I began work on this altarpiece several years ago. Probably seven or eight years. Production stalled at one point because I needed a good image of the Mayflower to incorporate into the pictorial scheme. I did finally find something in a book I ran across while on a visit to Florida. The irony being that I was living in Massachusetts at the time. The next problem came when I was trying to decide which text to use on the panels.

For many of the "saints" in this series the incorporated text comes from their published or private writings. This has included, poetry, journals, letters, and non-fiction of various kinds. I try to use the actual handwriting of the person if at all possible. The problem with John Robinson is that these are almost universally unavailable—in his own hand or otherwise. While considering all this, other projects took precedence and I left the piece on the backburner.

Recently, I decided that I might as well try to finish off the Robinson piece and another altarpiece, each of which is fully constructed and only awaiting the final process of painting. I was forced to consider what text would need to be adhered to the panels before the painting could begin.

I started considering my own recent life in connection with Robinson’s. He exemplified the life of the "pilgrim." He was left roaming from land to land, with the hope that he would eventually reach the "promised land." And that hope was really enough to sustain him, even though he never saw the Massachusetts shoreline. As I am awaiting a new destination I am reminded that our courses sometimes change. Nevertheless, we make the most of the intermediate circumstances.

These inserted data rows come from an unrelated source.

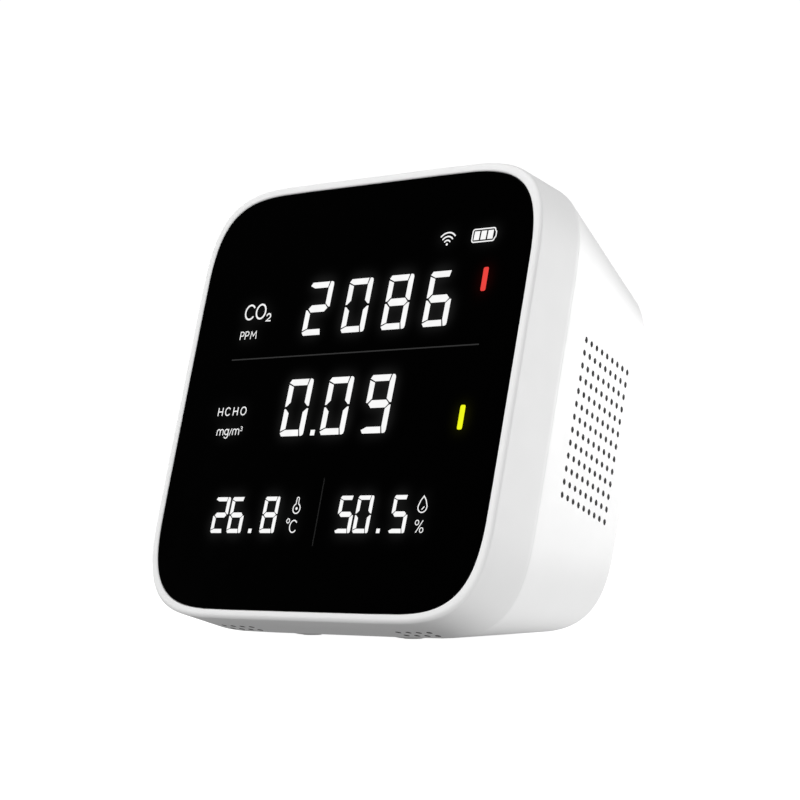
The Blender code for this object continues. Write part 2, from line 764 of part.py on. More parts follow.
def underside():
    for name, x, y in feet():
        profile = [
            (0.0, FOOT_HEIGHT),
            (FOOT_RADIUS, FOOT_HEIGHT),
            (FOOT_RADIUS, 0.25),
            (FOOT_RADIUS - 0.4, 0.0),
            (0.0, 0.0),
        ]
        turned("foot_" + name, profile, (x, y, 0.0), GREY_RUBBER, "u", 16, parent=None)
    bearing = FOOT_PROUD + FOOT_RECESS + SCREW_SINK[1] - 0.25
    for name, side in (("left", -1), ("right", 1)):
        place = (side * FOOT_X, FRONT_FOOT_Y, bearing)
        screw("case_screw_" + name, place, (2.3, 0.9), (1.1, 5.4), "u", parent=None, flip=True)
    label_y = spread(BASE_Y, LABEL_HALF[1])
    box("rating_label", spread(0.0, LABEL_HALF[0]), label_y, LABEL_Z, LABEL_PAPER, parent=None)


# ---------------------------------------------------------------- electronics


def main_board():
    holes = [circle(x, u, 1.3, 8) for _, x, u in corners(*PCB_BOSS)]
    plate("main_pcb", [rounded_rectangle(*MAIN_PCB_HALF, 2.0)] + holes, MAIN_PCB, GREEN_BOARD)
    for name, x, u in corners(*PCB_BOSS):
        screw("pcb_screw_" + name, (x, PCB_FRONT, u), (1.8, 1.1), (0.85, 5.6), flip=True)

    part_on_board("wifi_board", WIFI_BOARD, BLACK_BOARD)
    shield_foot = PCB_REAR + WIFI_BOARD[2] + GAP
    part_on_board("wifi_shield", WIFI_SHIELD, STEEL, shield_foot, bevel=0.3)
    buzzer = [(0.0, 3.6), (0.9, 3.6), (0.9, 4.5), (4.5, 4.5), (4.8, 4.2), (4.8, 0.0), (0.0, 0.0)]
    turned("buzzer", buzzer, (BUZZER_PLACE[0], PCB_REAR, BUZZER_PLACE[1]), BLACK_CHIP)
    part_on_board("main_chip", MAIN_CHIP, BLACK_CHIP, bevel=0.2)
    part_on_board("charger_coil", CHARGER_COIL, BLACK_CHIP, bevel=0.6)


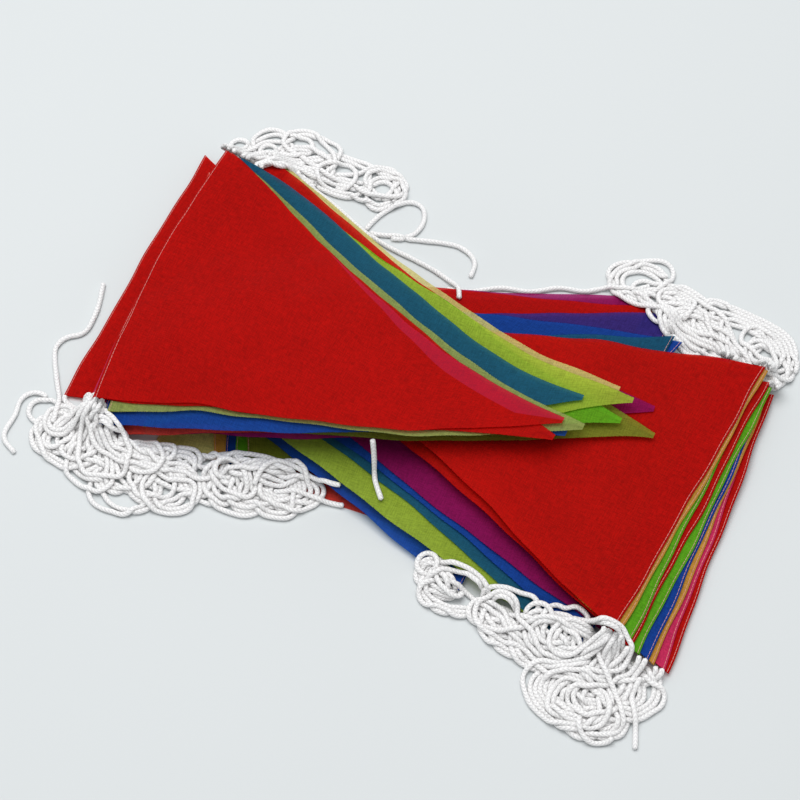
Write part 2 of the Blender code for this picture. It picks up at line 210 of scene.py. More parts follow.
# One row for each cord that is wound in a tangle: the pennant and side that it comes out of, the
# coils that it visits, how often it goes round each, and whether it ends bare or in another heading
Wound = namedtuple("Wound", "tangle stack number side coils turns far_end")
WOUND = [
    Wound("left_front", "left", 14, -1, (1, 0), 1.1, "object"),
    Wound("left_front", "left", 13, -1, (9, 1), 1.2, "object"),
    Wound("left_front", "left", 11, -1, (1, 2), 1.3, "object"),
    Wound("left_front", "left", 10, -1, (2, 3), 1.2, "object"),
    Wound("left_front", "left", 3, -1, (3, 8), 1.2, "object"),
    Wound("left_front", "left", 1, -1, (9, 0), 1.3, "bare"),
    Wound("left_front", "under", 2, -1, (8, 4), 1.2, "object"),
    Wound("left_front", "under", 3, -1, (5, 4), 1.3, "object"),
    Wound("left_front", "under", 4, -1, (6, 5), 1.4, "object"),
    Wound("left_front", "under", 5, -1, (7, 6), 1.2, "object"),
    Wound("left_front", "under", 6, -1, (7,), 1.6, "object"),
    Wound("left_back", "left", 14, 1, (0, 1), 1.2, "object"),
    Wound("left_back", "left", 11, 1, (1, 2), 1.3, "object"),
    Wound("left_back", "left", 7, 1, (2, 3), 1.3, "object"),
    Wound("left_back", "left", 9, 1, (3, 2), 1.2, "bare"),
    Wound("right_back", "right", 19, -1, (4, 3), 1.2, "object"),
    Wound("right_back", "right", 17, -1, (3, 4), 1.3, "object"),
    Wound("right_back", "right", 15, -1, (3, 2), 1.3, "object"),
    Wound("right_back", "right", 10, -1, (2, 1), 1.3, "object"),
    Wound("right_back", "right", 9, -1, (1, 0), 1.3, "bare"),
    Wound("right_front", "right", 19, 1, (6, 5), 1.3, "object"),
    Wound("right_front", "right", 18, 1, (7, 8), 1.1, "object"),
    Wound("right_front", "right", 16, 1, (7,), 1.2, "bare"),
    Wound("right_front", "right", 14, 1, (8, 7), 1.0, "object"),
    Wound("right_front", "right", 12, 1, (8,), 1.4, "object"),
    Wound("right_front", "right", 9, 1, (5, 4), 1.3, "object"),
    Wound("right_front", "right", 8, 1, (4, 3), 1.3, "object"),
    Wound("right_front", "right", 7, 1, (3, 2), 1.3, "object"),
    Wound("right_front", "right", 3, 1, (1, 0), 1.2, "object"),
]

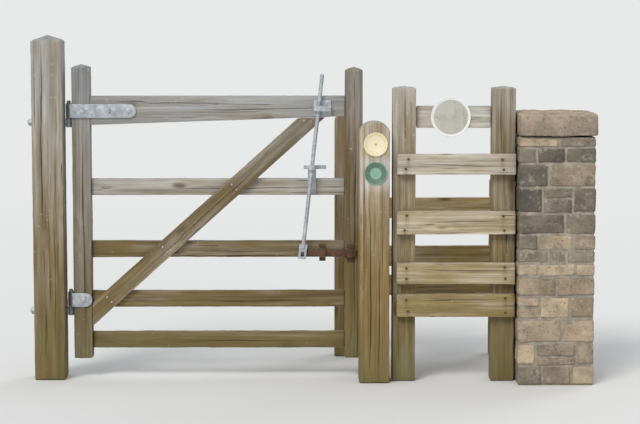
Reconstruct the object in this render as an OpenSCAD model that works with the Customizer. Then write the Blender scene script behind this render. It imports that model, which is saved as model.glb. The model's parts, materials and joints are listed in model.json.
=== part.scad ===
// Timber kissing gate beside a stone pier, in millimetres.
// +X runs along the fence line from the hanging post to the pier, +Y goes into the
// pocket behind it, and +Z is up. The origin is the centre of the hanging post's foot.

/* [Hanging post] */
// Width and depth of the square post that carries the leaf
hanging_post_w = 130; // [110:1:170]
// Height of the hanging post above the ground
hanging_post_h = 1410; // [1340:5:1600]
// Rise of its four-sided weathered top
hanging_post_point = 24; // [10:1:40]

/* [Leaf] */
// Length of the leaf, over both stiles
leaf_l = 1187; // [1100:1:1300]
// Gap between the hanging post and the leaf's heel
heel_gap = 28; // [26:1:40]
// How far the leaf's middle plane stands behind the middle of the hanging post
leaf_set_back = 25; // [15:1:30]
// Thickness of the stiles and of the top rail
stile_t = 75; // [60:1:90]
// Width of the heel stile, next to the hinges
heel_stile_w = 78; // [70:1:110]
// Width of the head stile, at the closing end
head_stile_w = 75; // [65:1:90]
// Height of the heel stile's top above the ground
heel_stile_top = 1290; // [1220:1:1320]
// Height of the head stile's top above the ground
head_stile_top = 1279; // [1210:1:1320]
// Clearance between the stiles and the ground
leaf_ground_gap = 80; // [50:5:100]
// Rise of the weathered tops of the stiles
stile_point = 12; // [5:1:25]
// Height of the top rail's upper edge above the ground
top_rail_top = 1161; // [1120:1:1180]
// Depth of the top rail at the heel
top_rail_heel_h = 121; // [100:1:130]
// Depth of the top rail at the head
top_rail_head_h = 85; // [80:1:98]
// Depth of each lower rail
rail_h = 72; // [60:1:75]
// Thickness of each lower rail
rail_t = 32; // [24:1:40]
// Gap under the top rail, measured at the head
first_rail_gap = 252; // [235:1:262]
// Each gap further down is this share of the one above
rail_gap_ratio = 0.73; // [0.65:0.01:0.76]
// Thickness of the tenons that hold the rails in the stiles
tenon_t = 22; // [14:1:24]
// How far a tenon is cut back from its rail's upper and lower edges
tenon_shoulder = 8; // [4:1:12]
// Play round a tenon in its mortise
mortise_play = 0.3; // [0.1:0.1:0.5]
// Width of the diagonal brace
brace_w = 75; // [60:1:90]
// Height at which the brace's middle line meets the heel stile
brace_foot_z = 263; // [230:1:300]
// Distance from the head stile to where that line meets the top rail
brace_head_inset = 135; // [110:1:220]

/* [Hinges] */
// Height of the upper hinge's middle above the ground
upper_hinge_z = 1100; // [1090:1:1110]
// Height of the lower hinge's middle above the ground
lower_hinge_z = 325; // [300:1:360]
// Length of the upper hinge's straps from the leaf's heel edge
upper_strap_l = 264; // [200:1:320]
// Height of the hinge straps
strap_h = 57; // [50:1:60]
// Thickness of the hinge straps
strap_t = 6; // [5:0.5:7]
// Radius of the hook's pin
pin_r = 8; // [6:0.5:9]
// Running clearance round the pin
pin_play = 0.1; // [0.05:0.01:0.1]
// Wall of the eye round the pin
eye_wall = 4.4; // [4:0.1:5]
// Radius of the hook's shank, which runs through the post
shank_r = 9; // [7:0.5:11]
// Drop from the bottom of the eye to the shank's middle
shank_drop = 20; // [18:1:30]

/* [Latch] */
// Distance of the lever's pivot from the leaf's head edge
lever_pivot_inset = 208; // [195:1:225]
// Height of the lever's pivot above the ground
lever_pivot_z = 869; // [850:1:880]
// Height of the lever's upper end above the ground
lever_top_z = 1254; // [1200:1:1290]
// Radius of the lever's rod
lever_r = 8; // [6:0.5:9]
// Lean of the lever at rest, in degrees
lever_lean = 6.3; // [3:0.1:8]
// Swing of the lever from rest, in degrees
lever_swing = 7; // [4:0.5:8]
// Distance from the leaf's near face to the lever's middle plane
lever_stand_off = 17.5; // [17:0.5:22]
// Height of the latch bolt's middle above the ground
bolt_z = 518; // [505:1:520]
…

As I considered all this I was reminded of another family of pilgrims. The first two books of the Bible are largely devoted to the long journey of Abraham and his descendants. Abraham, Isaac, Jacob, and even Moses were all pilgrims seeking a land promised by God. None of them ever possessed that land. They wandered around it and learned some great lessons along the way. But they hoped, and that was enough. It is enough for me, too. This thinking gave me the text on which to paint this St. John altarpiece. An altarpiece of hope.